The Kakdi Vadi stir-fry does not take long to cook hence, do not move  your attention to other things whilst cooking it.

The unpeeled cucumber is diced to the same size as  of the  Vadi and tempered with mustard and asafoetida, the khira or any other plump cucumbers will not work here nor will the cucumbers that have bigger seeds. Select extremely tender and green cucumbers for this stir fry.

After the tempering the veggie is sautéd for couple of minutes after which it cooks in its own water for some more time.

It is not necessary to cover and cook, you may cook the kakdi without covering but if does need to be covered just in case it is taking time cover like so with a thali with little water in it. This means you are not adding water to the subzi but the condensation underneath will cook the vegetable well.

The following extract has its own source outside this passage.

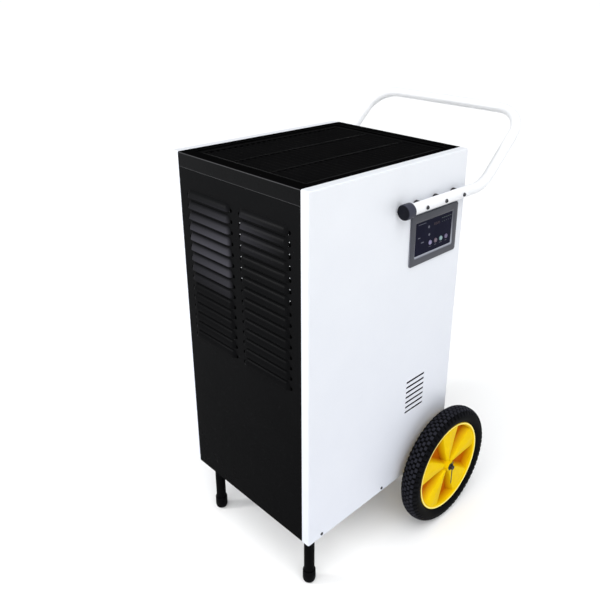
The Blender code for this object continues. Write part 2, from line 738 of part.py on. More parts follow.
def make_air_filter():
    """A washable mesh in a frame, held in the front panel's folds."""
    width, height = 0.376, 0.376
    bm = bmesh.new()
    bmesh.ops.create_grid(bm, x_segments=3, y_segments=3, size=0.5)
    bmesh.ops.scale(bm, vec=(width, height, 1), verts=bm.verts)
    at = place(0, -HALF_DEPTH + 0.0055, LOUVRE_TOP + 0.010 - height / 2)
    mesh = mesh_object("air_filter", bm, "filter_mesh", at, (math.pi / 2, 0, 0))
    wires = mesh.modifiers.new("frame", "WIREFRAME")
    wires.thickness = 0.005
    wires.use_even_offset = True
    wires.use_boundary = True


def finned_coil(name, y):
    """A block of thin fins across the air stream, joined by their tubes along the middle."""
    pitch = 2 * COIL_HALF_WIDTH / COIL_FINS
    fin = 0.45 * pitch
    half = COIL_DEPTH / 2
    core = 0.006
    outline = []
    for i in range(COIL_FINS):
        left = -COIL_HALF_WIDTH + i * pitch
        outline += [(left, core), (left, half), (left + fin, half), (left + fin, core)]
    outline.append((COIL_HALF_WIDTH, core))
    outline += [(x, -d) for x, d in reversed(outline)]
    bm = bmesh.new()
    points = [bm.verts.new((x, d, 0)) for x, d in outline]
    face = bm.faces.new(points)
    if face.normal.z > 0:
        face.normal_flip()
    raised = bmesh.ops.extrude_face_region(bm, geom=[face])["geom"]
    moved = [v for v in raised if isinstance(v, bmesh.types.BMVert)]
    bmesh.ops.translate(bm, vec=(0, 0, COIL_TOP - COIL_BOTTOM), verts=moved)
    bmesh.ops.recalc_face_normals(bm, faces=bm.faces)
    mesh_object(name, bm, "aluminium", place(0, y, COIL_BOTTOM))


def make_coils():
    finned_coil("evaporator_coil", EVAPORATOR_Y)
    finned_coil("condenser_coil", CONDENSER_Y)


def make_drip_tray():
    """The pan under the coils that catches the water."""
    half = HALF_WIDTH - SHEET - GAP
    low = place(-half, EVAPORATOR_Y - COIL_DEPTH / 2 - 0.004, DRIP_BOTTOM)
    high = place(half, CONDENSER_Y + COIL_DEPTH / 2 + 0.010, DRIP_BOTTOM + DRIP_WALL)
    tray = folded_pan("drip_tray", "aluminium", low, high, ("+Z",))
    at = place(0, CONDENSER_Y + COIL_DEPTH / 2 + 0.002, DRIP_BOTTOM)
    cut(tray, cylinder("drip_outlet", None, 0.005, -0.01, 0.01, at, steps=12))


def make_fan_deck():
    """The shelf between coils and outlet, with the ring round the fan and the arms that hold the motor."""
    half = HALF_WIDTH - SHEET - GAP
    front = CONDENSER_Y + COIL_DEPTH / 2 + 0.004
    back = HALF_DEPTH - PANEL_RETURN - 2 * GAP
    low = place(-half, front, FAN_DECK_Z)
    high = place(half, back, FAN_DECK_Z + 0.0015)
    deck = span("fan_deck", "zinc_steel", low, high)
    at = place(0, FAN_Y, 0)
    r = FAN_RING_RADIUS
    ring = [(r + 0.002, 0.962), (r + 0.002, 0.9195), (r, 0.9195), (r, 0.962)]
    cut(deck, cylinder("fan_opening", None, r + 0.001, 0.90, 0.95, at, steps=30))
    join(deck, turned("fan_ring", None, ring, at, steps=30))
    for i in range(3):
        angle = math.radians(90) + i * math.tau / 3
        middle = Vector((math.cos(angle), math.sin(angle), 0)) * 0.110
        size = (0.126, 0.016, 0.0145)
        arm = box(f"motor_arm_{i}", None, size, at + middle + Vector((0, 0, 0.913)), (0, 0, angle))
        join(deck, arm)
    clamp = MOTOR_RADIUS + GAP
    collar = [(clamp + 0.004, 0.914), (clamp + 0.004, 0.885), (clamp, 0.885), (clamp, 0.914)]
    join(deck, turned("motor_collar", None, collar, at, steps=18))


def make_fan():
    """The fan wheel on its shaft, over the motor."""
    at = place(0, FAN_Y, 0.948)
    bore = SHAFT_RADIUS + GAP
    hub = [(0.030, 0.016), (0.034, 0.012), (0.034, -0.016), (bore, -0.016), (bore, 0.016)]
    wheel = turned("fan_wheel", "black_plastic", hub, at, steps=24)
    reach = FAN_RADIUS - 0.030
    for i in range(FAN_BLADES):
        angle = i * math.tau / FAN_BLADES
        bm = cube((reach, 0.062, 0.0022))
        bmesh.ops.rotate(bm, verts=bm.verts, cent=(0, 0, 0), matrix=Matrix.Rotation(math.radians(24), 3, "X"))
        bmesh.ops.translate(bm, vec=(0.030 + reach / 2, 0, 0), verts=bm.verts)
        join(wheel, mesh_object(f"blade_{i}", bm, None, at, (0, 0, angle)))
    cylinder("fan_shaft", "zinc_steel", SHAFT_RADIUS, -0.088, 0.018, at, steps=12)
    make_motor(place(0, FAN_Y, 0))


def make_motor(at):
    r = MOTOR_RADIUS
    bore = SHAFT_RADIUS + GAP
    profile = [(r - 0.006, 0.916), (r, 0.910), (r, 0.850), (r - 0.008, 0.842), (0, 0.842)]
    profile = [(0, 0.856), (bore, 0.856), (bore, 0.916)] + profile
    turned("fan_motor", "zinc_steel", profile, at, steps=18)


# ---------------------------------------------------------------- refrigeration


def make_compressor():
    """A welded can on a foot plate, with its suction accumulator beside it and a stub for the outlet pipe."""
    at = place(*COMPRESSOR, 0)
    r = COMPRESSOR_RADIUS
    top = COMPRESSOR_TOP
    can = [(0, top), (0.030, top - 0.003), (r - 0.010, top - 0.014), (r, top - 0.030)]
    can += [(r, 0.222), (r - 0.012, 0.206), (0.040, 0.200), (0, 0.200)]
    body = turned("compressor", "black_paint", can, at, steps=20)
    join(body, cylinder("foot_plate", None, 0.082, 0.192, 0.204, at, steps=20))
    for i in range(3):
        angle = i * math.tau / 3
        foot = at + Vector((math.cos(angle), math.sin(angle), 0)) * 0.070
        join(body, cylinder(f"foot_{i}", None, 0.009, TRAY_TOP + GAP, 0.194, foot, steps=12))
    tank_at = place(ACCUMULATOR_X, COMPRESSOR[1], 0)
    tank = [(0, 0.402), (0.007, 0.402), (0.007, 0.392), (0.024, 0.380)]
    tank += [(0.024, 0.250), (0.010, 0.238), (0, 0.238)]
    join(body, turned("accumulator", None, tank, tank_at, steps=14))
    strap = place((COMPRESSOR[0] + ACCUMULATOR_X) / 2, COMPRESSOR[1], 0.330)
    join(body, box("accumulator_strap", None, (0.060, 0.020, 0.020), strap))
    outlet = at + Vector((-0.030, 0, 0))
    join(body, cylinder("outlet_stub", None, 0.007, 0.420, 0.452, outlet, steps=12))


def make_pipes():
    """The refrigerant circuit's pipes, and the hose from the drip tray to the drain."""
    side = COIL_HALF_WIDTH + GAP
    run = side + 0.0205
    x, y = COMPRESSOR
    suction = [(side, EVAPORATOR_Y, 0.600), (run, EVAPORATOR_Y, 0.600), (run, y, 0.600)]
    suction += [(ACCUMULATOR_X, y, 0.600), (ACCUMULATOR_X, y, 0.4024)]
    discharge = [(x - 0.030, y, 0.4524), (x - 0.030, y, 0.700), (-run, y, 0.700)]
    discharge += [(-run, CONDENSER_Y, 0.700), (-side, CONDENSER_Y, 0.700)]
    liquid = [(-side, CONDENSER_Y, 0.560), (-run, CONDENSER_Y, 0.560)]
    liquid += [(-run, EVAPORATOR_Y, 0.560), (-side, EVAPORATOR_Y, 0.560)]
    step = math.radians(30)
    for name, corners, radius, bend in (
        ("suction_pipe", suction, PIPE_RADIUS, 0.018),
        ("discharge_pipe", discharge, PIPE_RADIUS, 0.018),
        ("capillary_pipe", liquid, 0.002, 0.012),
    ):
        path = filleted([place(*c) for c in corners], [bend] * (len(corners) - 2), step)
        tube(name, "copper", path, radius)
    outlet_y = CONDENSER_Y + COIL_DEPTH / 2 + 0.002
    hose = [(0, outlet_y, DRIP_BOTTOM - GAP), (0, outlet_y, 0.330), (DRAIN_X, 0.0, 0.260)]
    hose += [(DRAIN_X, 0.120, DRAIN_Z), (DRAIN_X, HALF_DEPTH - 0.0164, DRAIN_Z)]
    path = filleted([place(*c) for c in hose], [0.045] * 3, math.radians(20))
    tube("drain_hose", "clear_hose", path, 0.008)


def make_back_fittings():
    """The drain spout and the cable gland on the back panel."""
    profile = [(0, 0.028), (0.0065, 0.028), (0.0080, 0.022), (0.0065, 0.020), (0.0065, 0.004), (0.014, 0.004)]
    profile += [(0.014, GAP), (0.0085, GAP), (0.0085, -0.016), (0, -0.016)]
    turned("drain_spout", "grey_plastic", profile, place(DRAIN_X, HALF_DEPTH, DRAIN_Z), ALONG_Y, 12)
    profile = [(0.0045, 0.020), (0.009, 0.019), (0.011, 0.013), (0.011, 0.008), (0.014, 0.008), (0.014, GAP)]
    profile += [(0.0085, GAP), (0.0085, -0.010), (0.0045, -0.010)]
    turned("cable_gland", "black_rubber", profile, place(-DRAIN_X, HALF_DEPTH, DRAIN_Z), ALONG_Y, 12)


def main():
    start()
    make_materials()
    make_side_panels()
    make_front_panel()
    make_back_panel()
    make_top_cover()
    make_outlet_grille()
    make_base_tray()
    make_front_legs()
    make_axle()
    make_wheels()
    make_handle()
    make_control_bezel()
    make_display_window()
    make_buttons()
    make_control_board()
    make_electrical_box()
    make_air_filter()
    make_coils()
    make_drip_tray()
    make_fan_deck()
    make_fan()
    make_compressor()
    make_pipes()
    make_back_fittings()


main()
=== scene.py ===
"""The looks of a portable commercial dehumidifier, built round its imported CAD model.

Metres, +Z up. The louvred front faces -Y, the control panel is on the +X side and the push handle is at the
back. Pieces take their places from the boxes of the CAD nodes, and details are set out from there.
"""

import math
import random

import bmesh
import bpy
from mathutils import Matrix, Vector


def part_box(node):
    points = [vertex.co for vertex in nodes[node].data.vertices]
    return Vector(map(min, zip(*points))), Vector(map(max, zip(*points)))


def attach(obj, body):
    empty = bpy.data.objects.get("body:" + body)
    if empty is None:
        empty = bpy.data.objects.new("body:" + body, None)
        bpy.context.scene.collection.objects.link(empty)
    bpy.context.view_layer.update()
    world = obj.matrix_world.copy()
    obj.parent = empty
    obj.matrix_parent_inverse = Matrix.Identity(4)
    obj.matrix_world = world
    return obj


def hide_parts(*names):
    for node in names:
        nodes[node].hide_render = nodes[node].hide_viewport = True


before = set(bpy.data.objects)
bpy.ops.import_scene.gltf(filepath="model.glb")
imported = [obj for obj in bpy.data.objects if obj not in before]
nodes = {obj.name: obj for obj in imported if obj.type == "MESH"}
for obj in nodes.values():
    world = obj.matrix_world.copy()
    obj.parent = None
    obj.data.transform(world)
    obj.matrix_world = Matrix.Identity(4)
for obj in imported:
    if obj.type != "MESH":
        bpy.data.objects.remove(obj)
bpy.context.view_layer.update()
random.seed(7)

SHEET = 0.0012
SEAM = 0.0004
ROOT = "cabinet"
SIDES = ((1, "right"), (-1, "left"))

# The cabinet's planes.
PANEL_LOW, PANEL_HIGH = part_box("side_panel_right")
HALF_WIDTH = PANEL_HIGH.x
INNER_WIDTH = PANEL_LOW.x
FRONT, BACK = PANEL_LOW.y, PANEL_HIGH.y
BOTTOM, TOP = PANEL_LOW.z, PANEL_HIGH.z
MIDDLE_Y = (FRONT + BACK) / 2
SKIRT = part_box("top_cover")[0].z


# ---- Materials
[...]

This is done before adding the Vadi after the addition of Vadi we do not cover the shaak.

Kakdi Vadi

Print Recipe
Serves: 3 Cooking Time: 15 minutes


  • 1 cup diced Kakdi
  • 1/2 cup chora dal Vadi/black eyed lentil Vadi
  • 2 tablespoons Oil
  • 1/4 teaspoon haldi/turmeric
  • 1 teaspoon lal mirchi powder/red chilli powder
  • 1 teaspoon dhana jeeru/coriander and cumin seed powder
  • 1/2 teaspoon rai/ mustard seeds
  • a pinch of hing/asafoetida
  • salt to taste



Place a a heavy bottom Kadhai on medium flame.


Once the kadhai heats up add the oil and as the oil heats up add the rai and hing.


When the rai splutters add the turmeric and the diced Kakdi.


Stir well, add salt and let it sweat a little in the oil.


In just about 5-7 minutes the Kakdi will turn tender.


Add the red chilli powder and coriander and cumin seeds powder.


Sprinkle very little (1-2 teaspoons) water so that the masala do not burn or stick but coat the kakdi well.


Stir well.


Add the Vadi, mix well and cook for 2-3 minutes more.


The Vadi should not break or crumble down in the process.


Turn off the flame and serve immediately with crisp fluka roti.


The kakdi to Vadi ration is 1:1/2 meaning if you have 1 cup diced Kakdi take 1/2 cup Vadi.